Sustained Damage – Kha’jin (Halls of Infusion)

Kha’jin is characterized by heavy sustained damage on the party. Your HPS here will be very high, though it can be somewhat easier to heal than burstier bosses.

  • Prioritize very good fundamentals. Lifebloom uptime on two targets, Efflorescence down, Swarm used on cooldown, and casting Wild Growth often. Remember that you can refresh Lifebloom when it has less than ~3.8 seconds left (4.5 without Circle of Life and Death) and still get the “bloom” portion.
  • Use Rejuv as necessary. Note here that Rejuv GCDs are less important than the Regrowth that’ll add three HoTs but it’s a fine filler cast after those if people need more healing.
  • Use your defensive buttons and encourage DPS to press defensives.
  • Assume you will get 2-3 Flourish casts per fight, depending on key level. You’re often better to maximize usages here than saving it for when you’re in trouble. Use Convoke the Spirits the same way. If you’re going to commit Tranquility make sure you don’t do it when Frost Cyclone or Glacial Surge are coming up.

 

Burst Damage – Asaad (Vortex Pinnacle)

Asaad damage comes in waves – you’ll have little to do until Skyfall Nova spawn and then the party will take heavy damage over 10-15 seconds until it dies. Asaad has quite a predictable healing pattern – he’ll cast one Skyfall Nova, then have a brief intermission and for the rest of the fight you’ll get two Skyfall Novas, an intermission and it repeats.

  • Unlike Kha’jin, there is a lower priority here on casting stuff like Wild Growth on cooldown. Instead you want to make sure your biggest buttons are up when the most dangerous damage hits (Skyfall Nova).
  • (Maintenance) Do keep Efflorescence down and Lifebloom up. Also continue to cast Adaptive Swarm on cooldown. These are good value per GCD spent and keeping them down means you can set up for Skyfall Nova much more quickly. Swarm also adds decent damage.
  • When Skyfall Nova is about to spawn (good timers from Little Wigs helps here), cast Swiftmend -> Wild Growth and then follow with Regrowth. If you’re low on healing cooldowns it’s also ok to set up Rejuv HoTs ahead of time. Make sure you are only casting these 5-10 seconds before it spawns though. There is little value in trying to keep them up the entire fight.
  • After your intermission you’ll get a Skyfall Nova followed by another 25 seconds later. Then you’ll get about a 45s break between the next. This means you can roughly Flourish every 3rd. If you supplement the Novas in between with Tranquility and Convoke the Spirits you’ll have coverage for almost all.

 

Affixes

  • Bursting

    We have some great cooldowns to deal with high stacks, but if you’re going over 6-7 stacks every pack then you’re eventually going to falter. The worst case scenario is 5-8 mobs dying within 4 seconds of one another since Bursting stacks refresh when a new mob dies which means you’ll have to heal through 5 stacks, then 6, 7, 8 without any real chance to recover. We blame the DPS when this happens. You can dispel Bursting and should dispel a party member during almost any large stack. You can also dispel yourself when stacks are low in order to drink more quickly. You’ll only need to do the below if you expect stacks to be bad. If mobs are dying 1-3 at a time then just continue your regular rotation (sometimes even just a Wild Growth is sufficient).

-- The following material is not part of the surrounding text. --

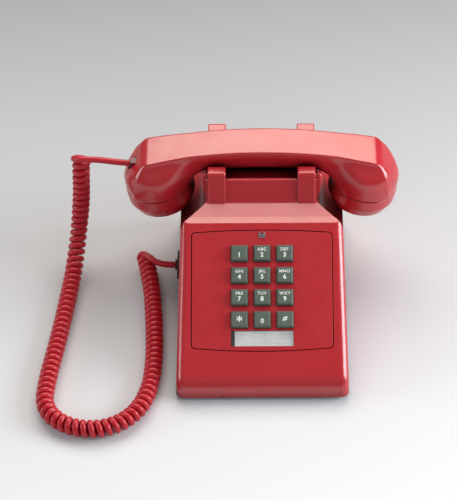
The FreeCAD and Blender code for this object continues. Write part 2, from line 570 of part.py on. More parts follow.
def gong(x):
    o = cyl(22.0, 12.0, (x, GY, 12.4))
    o = try_fillet(o, 5.0, [e for e in o.Edges if abs(mid(e).z - 24.4) < .01 and e.Length > 20])
    i = cyl(20.8, 11.2, (x, GY, 12.4 - 0.4))
    i = try_fillet(i, 4.0, [e for e in i.Edges if abs(mid(e).z - 23.2) < .01 and e.Length > 20])
    return o.cut(i).cut(cyl(1.7, 6, (x, GY, 20.0)))


gong_left, gong_right = gong(-GX), gong(GX)
boss = []
for x in (-GX, GX):
    boss.append(cyl(3.6, 2.4, (x, GY, 20.8)).cut(cyl(1.5, 6, (x, GY, 19.0))))
ringer_frame = ringer_frame.fuse(boss).removeSplitter()
gong_screws = Part.makeCompound([cyl(1.5, 9.0, (x, GY, 15.4)).fuse(cyl(3.6, 1.8, (x, GY, 24.4))) for x in (-GX, GX)])
ringer_coil = cyl(10.5, 42.0, (-21.0, 17.0, 20.5), (1, 0, 0))
ringer_coil = ringer_coil.cut(cyl(2.2, 50.0, (-25, 17.0, 20.5), (1, 0, 0)))
volume_wheel = cyl(WH[3], 6.0, (WH[0] - 3.0, WH[1], WH[2]), (1, 0, 0)).cut(cyl(1.26, 10, (WH[0] - 5, WH[1], WH[2]), (1, 0, 0)))
volume_wheel = volume_wheel.cut(box(WH[0] - 4, WH[0] + 4, WH[1] - .6, WH[1] + .6, WH[2] - WH[3] - 1, WH[2] - WH[3] + 1.0))
wheel_pin = cyl(1.2, 13.0, (WH[0] - 6.5, WH[1], WH[2]), (1, 0, 0))

# ---- network block ----
network_block = box(-38, 38, 46, 86, 6.0, 30.0)
network_block = try_fillet(network_block, 2.0, [e for e in network_block.Edges if mid(e).z > 20])
for k in range(6):
    network_block = network_block.fuse(cyl(2.4, 2.0, (-30 + 12 * k, 52, 29.5))).fuse(cyl(2.4, 2.0, (-30 + 12 * k, 80, 29.5)))
network_block = network_block.removeSplitter()

# ---- handset ----
zc = HANDLE_TOP - HANDLE_R
sec = rpoly([(-17.0, HANDLE_TOP, 0.9), (17.0, HANDLE_TOP, 0.9), (13.6, HANDLE_TOP - HANDLE_T, 3.0), (-13.6, HANDLE_TOP - HANDLE_T, 3.0)],
            lambda y, z: (0, LIFT_Y + y, z))
half_a = 13.6
bar = Part.Face(sec)
bar.rotate(V(0, 0, zc), V(0, 1, 0), -half_a)
bar = bar.revolve(V(0, 0, zc), V(0, 1, 0), 2 * half_a)
R1 = HANDLE_R


def cup_local(profile):
    """Solid of revolution about the cup's own axis: profile of (radius, height above the face)."""
    w = rpoly(profile, lambda r, h: (r, 0, h))
    return Part.Face(w).revolve(V(0, 0, 0), V(0, 0, 1), 360)


def place_cup(s, sgn):
    s = s.copy()
    s.rotate(V(0, 0, 0), V(0, 1, 0), sgn * CUP_TILT)
    s.translate(V(sgn * CUP_X, LIFT_Y, CUP_Z))
    return s


CAP_H = 20.0
top_limit = cyl(R1, 80, (0, LIFT_Y - 40, zc), (0, 1, 0))
cups = []
for sgn in (-1, 1):
    prof = [(0, CAP_H + .3, 0), (CAP_R - .4, CAP_H + .3, 0), (CAP_R - .4, 32.0, 16.0), (25.6, 47.0, 14.0), (17.6, 58.0, 3.0), (0, 62.0, 0)]
    cup = place_cup(cup_local(prof), sgn)
    cups.append(cup.common(top_limit))
handle = bar.fuse(cups)
# rounded ends
for sgn in (-1, 1):
    w = rpoly([(0, 40, 0), (93, 40, 0), (68.3, 97.5, 0), (53.2, 116.5, 0), (38, 135.6, 0), (0, 135.6, 0)],
              lambda r, z: (sgn * 50.0 + r, LIFT_Y, z))
    end = Part.Face(w).revolve(V(sgn * 50.0, LIFT_Y, 0), V(0, 0, 1), 360)
    side = box(-300 if sgn > 0 else 50 * sgn, 50 * sgn if sgn > 0 else 300, LIFT_Y - 60, LIFT_Y + 60, 30, 160)
    handle = handle.common(end.fuse(side))
handle = handle.removeSplitter()
print("handle", handle.isValid(), len(handle.Solids), round(handle.Volume))
pocket = [(0, CAP_H - 2, 0), (25.0, CAP_H - 2, 0), (25.0, 38.0, 2.0), (0, 38.0, 0)]
for sgn in (-1, 1):
    handle = handle.cut(place_cup(cup_local(pocket), sgn))
handle = handle.cut(cyl(3.4, 132.0, (-66, LIFT_Y, 112.6), (1, 0, 0)))
for sgn in (-1, 1):
    handle = handle.cut(cyl(3.4, 34.0, (sgn * 64.0, LIFT_Y, 112.6), (sgn * 0.5, 0, -0.87)))
# modular jack in the left end
PH = (-113.0, 104.5)   # where the cord leaves
handle = handle.cut(box(-118.0, -98.0, LIFT_Y - 4.0, LIFT_Y + 4.0, PH[1] - 3.5, PH[1] + 3.5))
handset_handle = handle.removeSplitter()
print("handset_handle", handset_handle.isValid(), len(handset_handle.Solids), round(handset_handle.Volume))
plug_handset = box(-112.6, -98.5, LIFT_Y - 3.8, LIFT_Y + 3.8, PH[1] - 3.3, PH[1] + 3.3)
plug_handset = try_fillet(plug_handset, 0.5, plug_handset.Edges)


def cap(dish, holes):
    o = [(0, 0.6 if dish else -0.8, 0), (13, 0.4 if dish else -0.5, 0), (25.0, 0.0, 2.2), (CAP_R, 10.0, 5.0), (CAP_R, CAP_H, 0.6),
         (26.6, CAP_H, 0), (26.6, 10.5, 2.0), (23.5, 3.6, 1.5), (0, 3.2, 0)]
    s = cup_local(o)
    ring = cup_local([(25.3, CAP_H - 3, 0), (26.7, CAP_H - 3, 0), (26.7, CAP_H, 0), (25.3, CAP_H, 0)])
    for r, n in holes:
        for k in range(n):
            a = 2 * math.pi * k / n
            s = s.cut(cyl(1.1, 12, (r * math.cos(a), r * math.sin(a), -4)))
    return s


HOLES_T = [(0, 1), (5.0, 6), (10.0, 12)]
HOLES_R = [(0, 1), (5.0, 6)]
transmitter_cap = place_cup(cap(False, HOLES_T), -1)
receiver_cap = place_cup(cap(True, HOLES_R), 1)
unit_t = cup_local([(0, 6.2, 0), (19.0, 6.2, 1.0), (22.5, 9.0, 0), (22.5, 20.0, 1.5), (12.0, 24.0, 1.0), (0, 24.0, 0)])
unit_r = cup_local([(0, 5.8, 0), (21.0, 5.8, 1.0), (22.0, 12.0, 0), (17.0, 16.0, 0), (17.0, 26.0, 2.0), (0, 26.0, 0)])
transmitter_unit = place_cup(unit_t, -1)
receiver_unit = place_cup(unit_r, 1)
print("cap", transmitter_cap.isValid(), receiver_cap.isValid(), transmitter_cap.BoundBox)


# ---- cord ----
def route(points, limit=None):
    """Straight runs joined by tangent arcs, each 0.45 of its shorter run."""
    P = [V(*p) for p in points]
    edges, radii = [], []
    at = P[0]
    for i in range(1, len(P) - 1):
        a, b, c = P[i - 1], P[i], P[i + 1]
        d1, d2 = (a - b), (c - b)
        run = min(d1.Length, d2.Length)
        d1.normalize()
        d2.normalize()
        ang = math.acos(max(-1, min(1, d1.dot(d2))))
        turn = math.pi - ang
        r = 0.45 * run / math.tan(turn / 2)
        t = 0.45 * run
        p1, p2 = b + d1 * t, b + d2 * t
        bis = d1 + d2
        bis.normalize()
        m = b + bis * (r / math.cos(turn / 2) - r)
        edges.append(Part.LineSegment(at, p1).toShape())
        edges.append(Part.Arc(p1, m, p2).toShape())
        at = p2
        radii.append(round(r, 1))
    edges.append(Part.LineSegment(at, P[-1]).toShape())
    return Part.Wire(edges), radii


def tube(points, dia, name):
    w, radii = route(points)
    d = w.OrderedEdges[0].tangentAt(w.OrderedEdges[0].FirstParameter) if hasattr(w, "OrderedEdges") else V(*points[1]) - V(*points[0])
    d = V(*points[1]) - V(*points[0])
    d.normalize()
    circ = Part.Wire([Part.Circle(V(*points[0]), d, dia / 2).toShape()])
    s = w.makePipeShell([circ], True, False)
    want = math.pi * dia * dia / 4 * w.Length
    print(name, "length", round(w.Length, 1), "radii", radii, "volume ratio", round(s.Volume / want, 4), s.isValid())
    return s


Z_COIL = COIL_D / 2 + 0.2
COIL = [
    (-154.6, 70.0, 101.0), (-156.4, 70.0, 66.0), (-160.0, 64.5, 33.0), (-164.2, 36.0, 9.6), (-168.6, -4.0, 8.1),
    (-174.0, -50.0, 8.1), (-180.6, -94.0, 8.1), (-181.8, -126.0, 8.1), (-160.0, -146.6, 8.1), (-128.0, -148.6, 8.1),
    (-104.0, -131.0, 8.1), (-93.0, -101.0, 8.1), (-90.9, -62.0, 8.1), (-93.2, -16.0, 8.1), (-96.2, 20.0, 8.4), (-102.6, 50.0, 12.0),
]
TAIL_H = [(-112.6, 70.0, PH[1]), (-124.0, 70.0, PH[1]), (-140.5, 70.2, 107.8), (-152.0, 70.6, 104.0), (-156.4, 70.2, 93.0)]
TAIL_B = [(-75.6, JY, JZ), (-85.0, JY, JZ), (-97.5, JY + 5.0, JZ + 1.0), (-105.0, JY + 12.5, 13.5)]
handset_cord = tube(COIL, COIL_D, "handset_cord")
cord_tail_handset = tube(TAIL_H, CORD_D, "cord_tail_handset")
cord_tail_base = tube(TAIL_B, CORD_D, "cord_tail_base")

NODES = {
    "housing": housing, "faceplate": faceplate, "faceplate_clip": clip, "number_card": number_card,
    "card_window": card_window, "card_tab": card_tab, "keypad_frame": keypad_frame, "keypad_dome_sheet": dome_sheet,
    "keypad_board": board, "keypad_backplate": backplate, "keypad_screws": keypad_screws,
    "base_plate": base_plate, "rubber_feet": rubber_feet, "housing_screws": housing_screws,
    "handset_jack": handset_jack, "line_jack": line_jack, "plug_base": plug_base, "plug_handset": plug_handset,
    "hookswitch_bracket": hook_bracket, "hookswitch_pin": hookswitch_pin, "hookswitch_lever": lever,
    "hookswitch_contacts": hook_contacts, "network_block": network_block,
    "ringer_frame": ringer_frame, "ringer_coil": ringer_coil, "gong_left": gong_left, "gong_right": gong_right,
    "gong_screws": gong_screws, "clapper": clapper, "clapper_pin": clapper_pin,
    "ringer_volume_wheel": volume_wheel, "wheel_pin": wheel_pin,
    "handset_handle": handset_handle, "transmitter_cap": transmitter_cap, "receiver_cap": receiver_cap,
    "transmitter_unit": transmitter_unit, "receiver_unit": receiver_unit,
    "handset_cord": handset_cord, "cord_tail_handset": cord_tail_handset, "cord_tail_base": cord_tail_base,
}
NODES.update(keys)
NODES.update(plungers)
for name, s in sorted(NODES.items()):
    if not s.isValid() or not s.Solids:
        print("BAD", name, s.isValid(), len(s.Solids))
    s.exportStep("parts/%s.step" % name)
print(len(NODES), "nodes")
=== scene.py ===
import bpy
import bmesh
import json
import math
import numpy as np
from mathutils import Matrix, Vector


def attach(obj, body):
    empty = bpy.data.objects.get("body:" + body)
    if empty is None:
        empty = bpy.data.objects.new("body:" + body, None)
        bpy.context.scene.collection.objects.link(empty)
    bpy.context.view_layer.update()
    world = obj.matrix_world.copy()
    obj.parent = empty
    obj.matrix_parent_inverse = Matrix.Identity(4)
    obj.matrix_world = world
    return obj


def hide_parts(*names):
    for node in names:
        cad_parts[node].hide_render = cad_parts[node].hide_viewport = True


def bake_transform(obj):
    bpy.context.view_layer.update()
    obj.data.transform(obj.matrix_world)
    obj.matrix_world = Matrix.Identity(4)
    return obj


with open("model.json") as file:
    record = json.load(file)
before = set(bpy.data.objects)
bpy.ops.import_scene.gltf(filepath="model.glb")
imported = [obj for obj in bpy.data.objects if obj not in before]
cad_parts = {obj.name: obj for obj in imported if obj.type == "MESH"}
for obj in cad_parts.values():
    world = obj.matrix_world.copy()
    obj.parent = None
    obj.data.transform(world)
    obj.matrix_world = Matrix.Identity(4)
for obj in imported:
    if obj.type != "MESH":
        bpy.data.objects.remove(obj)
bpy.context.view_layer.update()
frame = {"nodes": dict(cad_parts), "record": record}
scene = bpy.context.scene
MM = 0.001

# ------------------------------------------------------------------ camera
cam_data = bpy.data.cameras.new("camera")
cam = bpy.data.objects.new("camera", cam_data)
scene.collection.objects.link(cam)
cam_data.sensor_fit = "AUTO"
cam_data.sensor_width = 24.0
cam_data.lens = 24.0 * 2395.0 / 500.0
cam_data.shift_x = -0.067
cam_data.shift_y = 0.040
cam_data.clip_start, cam_data.clip_end = 0.05, 60.0
cam.location = (0.0, -1.4472, 1.4912)
cam.rotation_euler = (math.radians(45.0), math.radians(0.0), 0.0)
cam.rotation_mode = "QUATERNION"
look = (Vector((0.0, -0.033, 0.077)) - Vector(cam.location)).to_track_quat("-Z", "Y")
cam.rotation_quaternion = look @ Matrix.Rotation(math.radians(-0.3), 4, "Z").to_quaternion()
scene.camera = cam
scene.view_settings.view_transform = "Standard"
scene.view_settings.look = "None"

# ------------------------------------------------------------------ cord
CORD_D = 5.5
HANG_R, FLOOR_R = 5.05, 5.05
COIL = [
    (-154.8, 77.0, 105.0), (-155.3, 72.6, 97.0), (-156.3, 70.6, 66.0), (-160.0, 64.5, 33.0), (-164.2, 36.0, 9.6), (-168.6, -4.0, 8.1),
    (-174.0, -50.0, 8.1), (-180.6, -94.0, 8.1), (-181.8, -126.0, 8.1), (-160.0, -146.6, 8.1), (-128.0, -148.6, 8.1),
    (-104.0, -131.0, 8.1), (-93.0, -101.0, 8.1), (-90.9, -62.0, 8.1), (-93.2, -16.0, 8.1), (-96.2, 20.0, 8.4), (-102.6, 50.0, 12.0),
]
TAIL_H = [(-112.6, 70.0, 104.5), (-123.0, 70.0, 105.4), (-140.5, 69.9, 109.0), (-150.0, 69.6, 109.2)]
TAIL_B = [(-75.6, 33.0, 18.0), (-85.0, 33.0, 18.0), (-97.5, 38.0, 19.0), (-105.0, 45.5, 13.5)]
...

    1. Make sure Efflorescence is down. Make sure at least three people are in it.
    2. Make sure one Lifebloom is on yourself, and one on a DPS of your choice. Often the squishier the better. If you’re playing in a less organized group you can also put Lifebloom on two DPS and then dispel the third. You’re in more control of your own health via Renewal, health potions etc so it can sometimes be safer to prioritize players you’re not as familiar with.
    3. Cast Wild Growth as the damage starts rolling in, and fill your other global cooldowns with Regrowth.
    4. Cast Regrowth until everyone is healthy.
    5. Cast Tranquility if it’s a big stack but do the above first.
    6. If it’s going to be a huge stack you can put Rejuv out on a few people before damage hits but it shouldn’t usually feel necessary.
  • Afflicted

    Afflicted spawns two ghosts that need to be fully healed or dispelled within a 10 second timer.

    Recommended Weak Aura: https://wago.io/6DaFLoBUI

    Any type of dispel works and the ideal strategy is for you to dispel one and have a DPS or tank player dispel the other. Dispel is on an 8 second cooldown so it’s possible to dispel both yourself but this is very tight and shouldn’t be your general strategy. You can also heal one to full though it really is much worse than having someone else dispel one for you. In a pinch Swiftmend + Nature’s Swiftness -> Regrowth will near full heal one alone.

  • Incorporeal

     

    Incorporeal spawns 1-2 spirits that are immune to damage and need to be CC’d before they get a cast off. 

    Recommended Weak Aura: https://wago.io/Jv-5CLYb0

    We’re very good here since all CCs work and Hibernate is spammable.